94% of Irish bathing waters have passed new stricter water quality standards introduced by the European Union.
Three quarters of beaches were rated as excellent, however, seven beaches failed the minimum standards.
The Environmental Protection Agency measures the levels of microbiological contaminants that cause gastro-intestinal illnesses in the waters at 136 beaches and bathing areas around the country.
This year the EU standards are twice as strict as before.
Despite that only seven out of 136 bathing areas failed to meet the minimum standard and were classified as poor quality.
They are Ardmore Strand in Waterford, Ballyloughane and Clifden in Galway, Duncannon Strand in Wexford, Lilliput on Lough Ennel in Westmeath, the South Beach at Rush in Co Dublin, and the Front Strand at Youghal in Cork.
In all seven cases, the EPA said the problems were linked to the impact of waste water discharges, and the local authorities and Irish Water have put in place management plans to tackle the main pollution risks.
In Youghal and Clifden new sewage works are being constructed; a temporary waste water treatment plant is proposed for Duncannon; while in Ardmore improvements to the effluent disinfection system are being undertaken.

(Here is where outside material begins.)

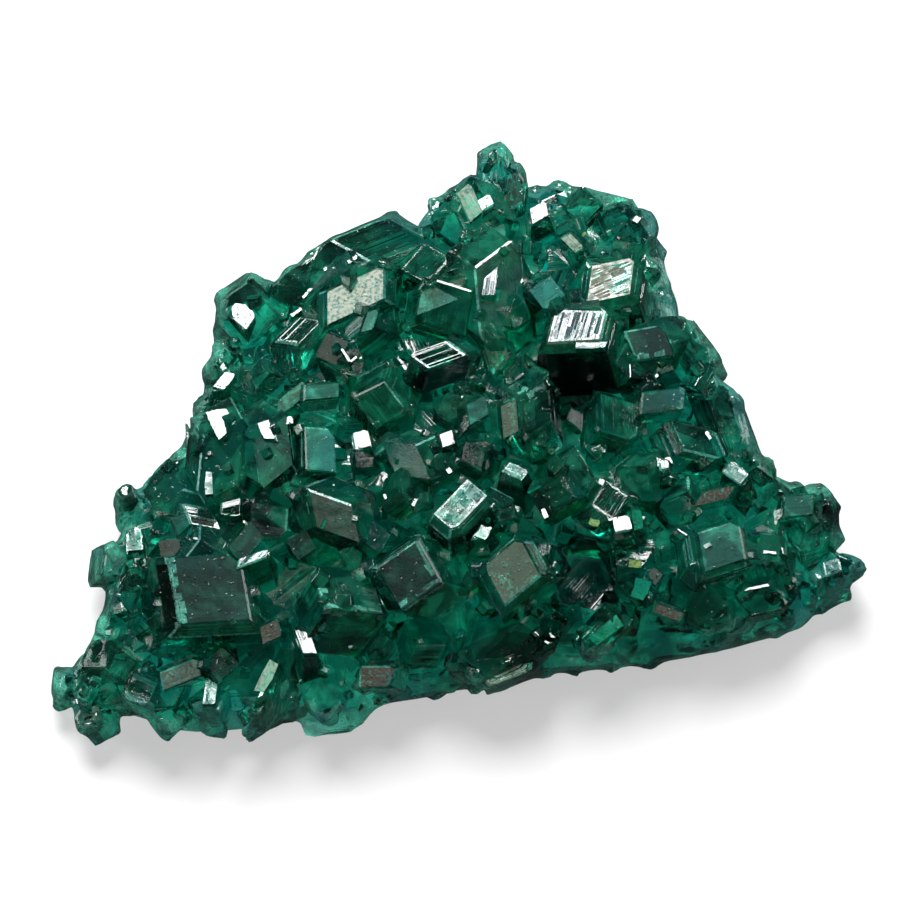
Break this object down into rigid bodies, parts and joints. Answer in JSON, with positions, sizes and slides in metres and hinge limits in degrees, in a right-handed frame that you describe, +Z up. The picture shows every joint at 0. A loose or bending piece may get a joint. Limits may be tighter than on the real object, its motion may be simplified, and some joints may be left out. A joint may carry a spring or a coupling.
{
  "type": "dioptase crystal specimen",
  "caption": "Cluster of intergrown emerald-green dioptase crystals on a low domed crust, broken off flat below so that it lies on a surface.",
  "frame": {"origin": "Under the middle of the specimen's bounding box, on the surface that it rests on.", "axes": "+X runs along the specimen's longest side, to the right in the picture. +Y runs across it, to the edge that is uppermost there. +Z is up from its broken underside, out of the crystal side, and is its shortest side."},
  "size_m": [0.0548, 0.0414, 0.0134],
  "materials": {
    "dioptase": "glossy crystal faces, some of them etched or striated"
  },
  "bodies": {
    "root": {"dioptase_crystals": "dioptase"}
  },
  "joints": []
}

The fact that these waters are designated as poor means the local authorities have to put in place notification for the entire summer bathing season advising the public against bathing, and according to the EPA, this could include a bathing prohibition if a pollution incident occurs.
However, because 94% of Ireland's bathing waters have met the stricter standards and three quarters were rated as excellent, Ireland has maintained its position as one of the leading northern European countries for overall bathing water quality.